Perhaps the seeds of tyranny were there all along. Thomas Malthus, whose theories regarding population growth Darwin acknowledged as a critical influence, envisaged societies as zones of divinely ordained competition in which the unsuccessful perished. From here it was but a short hop to the doctrine of natural selection, in which a profligate and pitiless Nature advances as much by elimination of the weak as by the "survival of the fittest".

Although Darwin thought Man's innate nobility would predispose him kindly towards the sick and poor – or perhaps those who think or look differently from ourselves – his successors tended to have no such scruples. The bulk of Sewell's book is taken up with the colourful history of the eugenics movement, which, by the early 20th century, had managed to gain the approval of Parliament. The Mental Deficiency Act 1913 classified people as "idiots", "imbeciles", "the feeble-minded" and "moral defectives" and led to at least 50 years of people being locked up or lobotomised on the flimsiest pretexts. The concurrent situation across the Atlantic was similar; countless low-income Americans were sterilised under largely false pretences.

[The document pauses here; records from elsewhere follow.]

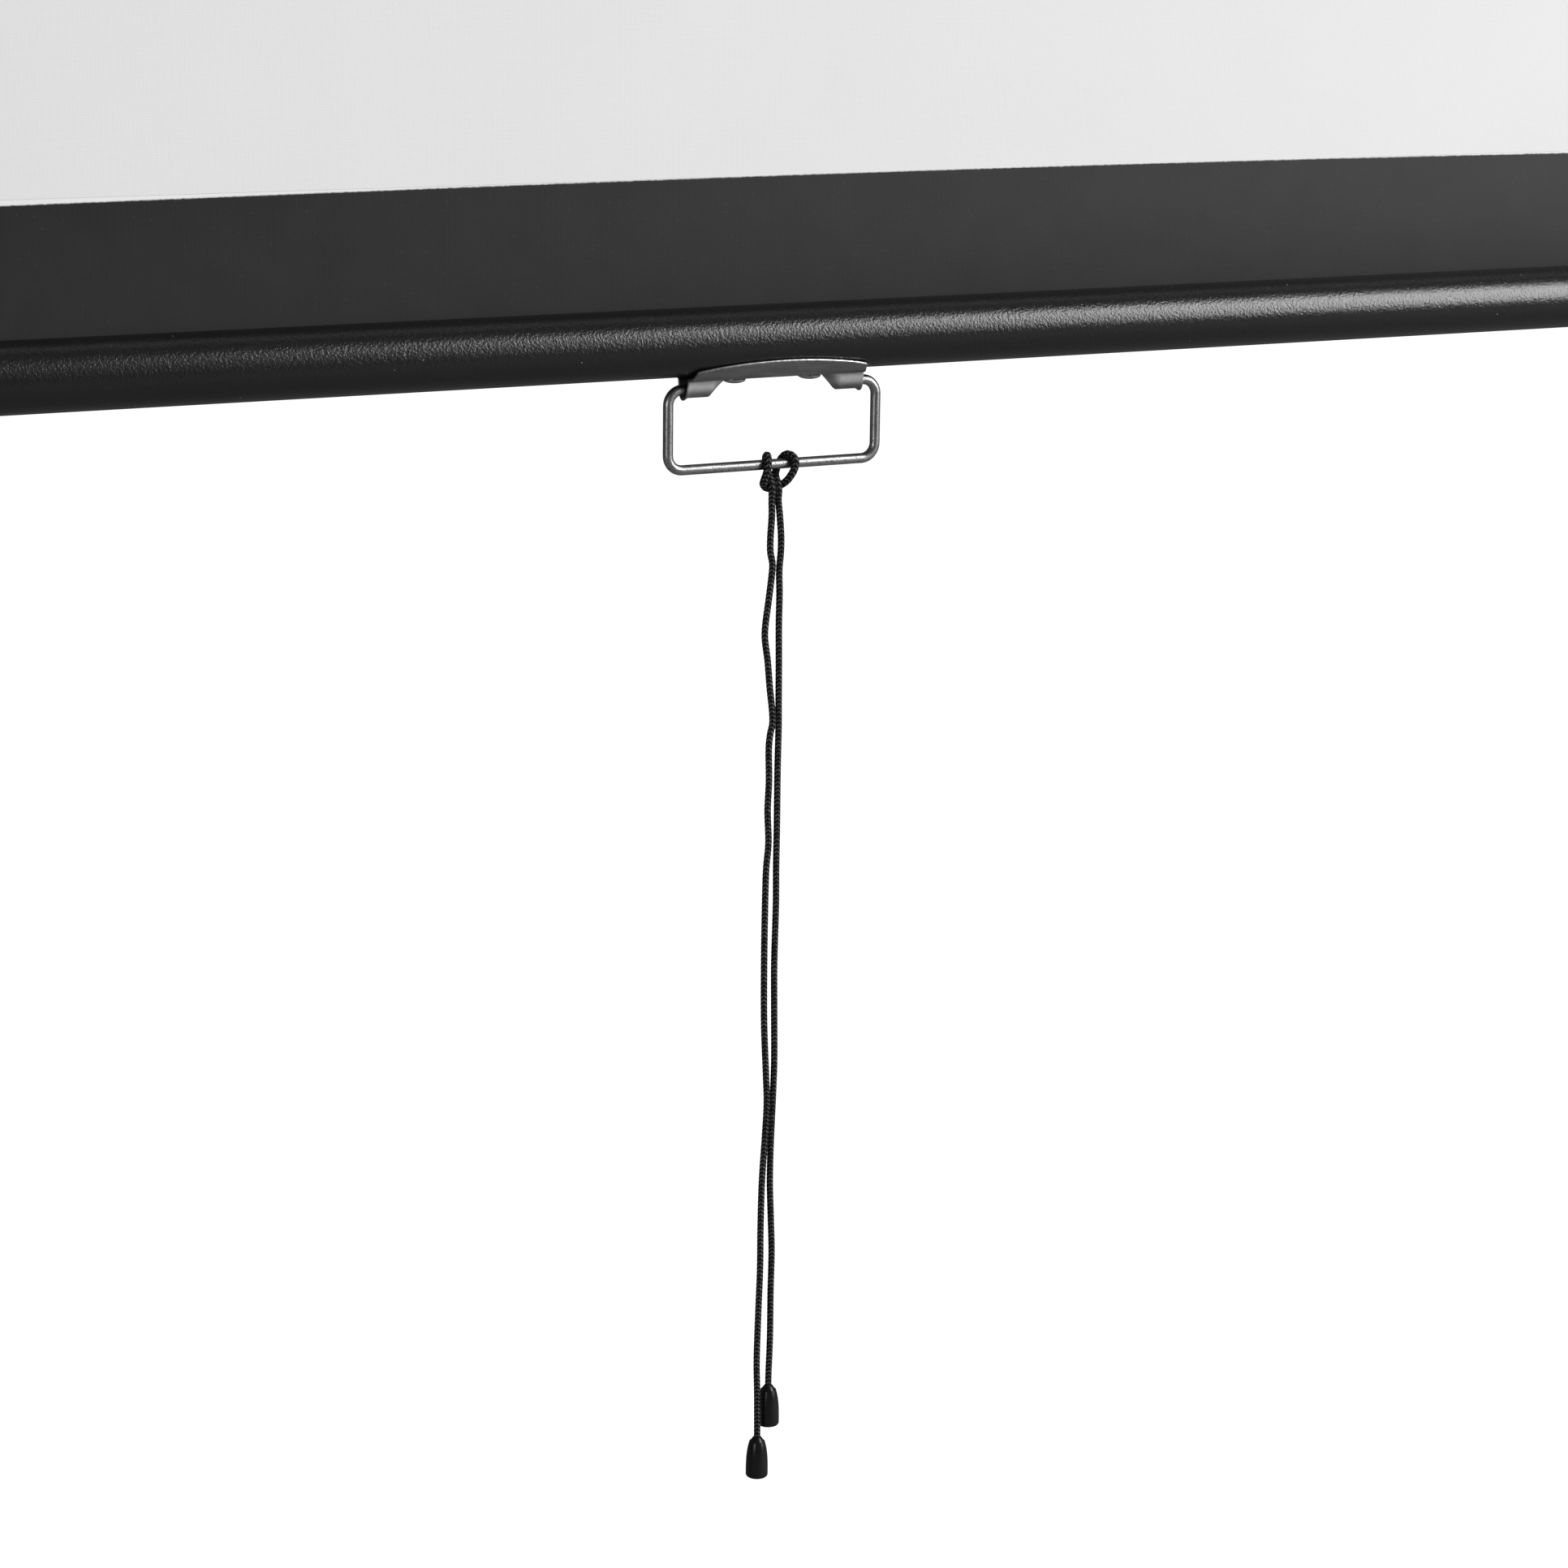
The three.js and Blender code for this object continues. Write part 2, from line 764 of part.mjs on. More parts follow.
function maskingBorder() {
  const [front, back] = [-sheetThickness / 2 - inkThickness, -sheetThickness / 2];
  const whole = block([-halfSheet, front, borderTop], [halfSheet, back, rollerRise]);
  return whole.subtract(
    block(
      [-imageWidth / 2, front - overrun, borderTop - overrun],
      [imageWidth / 2, back + overrun, caseBottom - topBorder],
    ),
  );
}

const sheet = group(
  [0, sheetY, 0],
  piece("screen_fabric", "matteWhite", screenSheet()),
  piece("masking_border", "blackInk", maskingBorder()),
);

// Weight tube and what it carries, drawn about the tube's axis
const tubeBore = tubeRadius - tubeWall;
const hemInner = hemRodRadius + gap;
const hemOuter = hemInner + sheetThickness;
const hemZ = tubeBore - gap - hemOuter;
const halfHemRod = halfSheet - hemRodShort;
const rivetPlaces = sides.map(([side, hand]) => [side, (hand * rivetSpacing) / 2]);
const plateInner = tubeRadius + gap;
const plateOuter = plateInner + plateThickness;

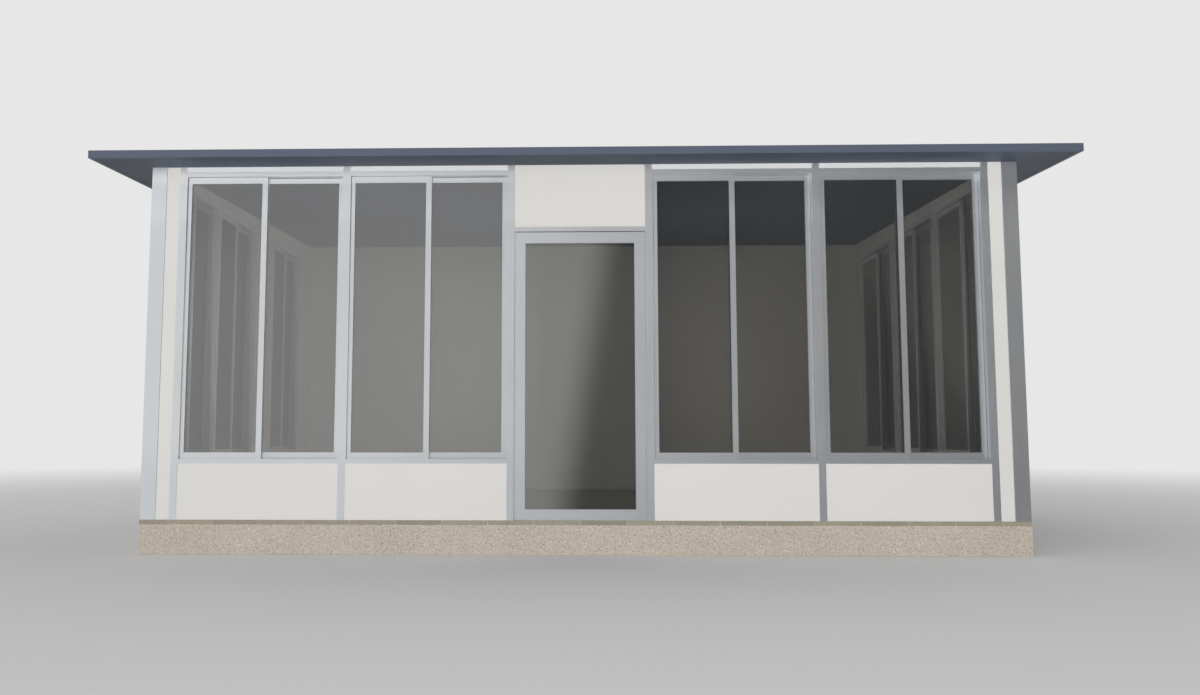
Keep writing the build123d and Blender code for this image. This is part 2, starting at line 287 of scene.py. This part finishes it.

But surely eugenics is a cranky, long-forgotten movement with no relevance today? Far from it. A clear-eyed look at history shows us that tyrannies tend to go underground or become bit by bit so institutionalised that they are eventually "hidden in plain sight". One of the central beliefs of the eugenics movement was the superiority of western civilisation, whose values would eventually eliminate "an endless number of the lower races" (Darwin's words). This is precisely the assumption behind the policies of the World Bank, whose loans restructure developing nations' cultures after capitalist, earth-plundering models. Whatever you may think of the gentle, doubting man, Darwin's cold-blooded ideas continue to wreak havoc in our world.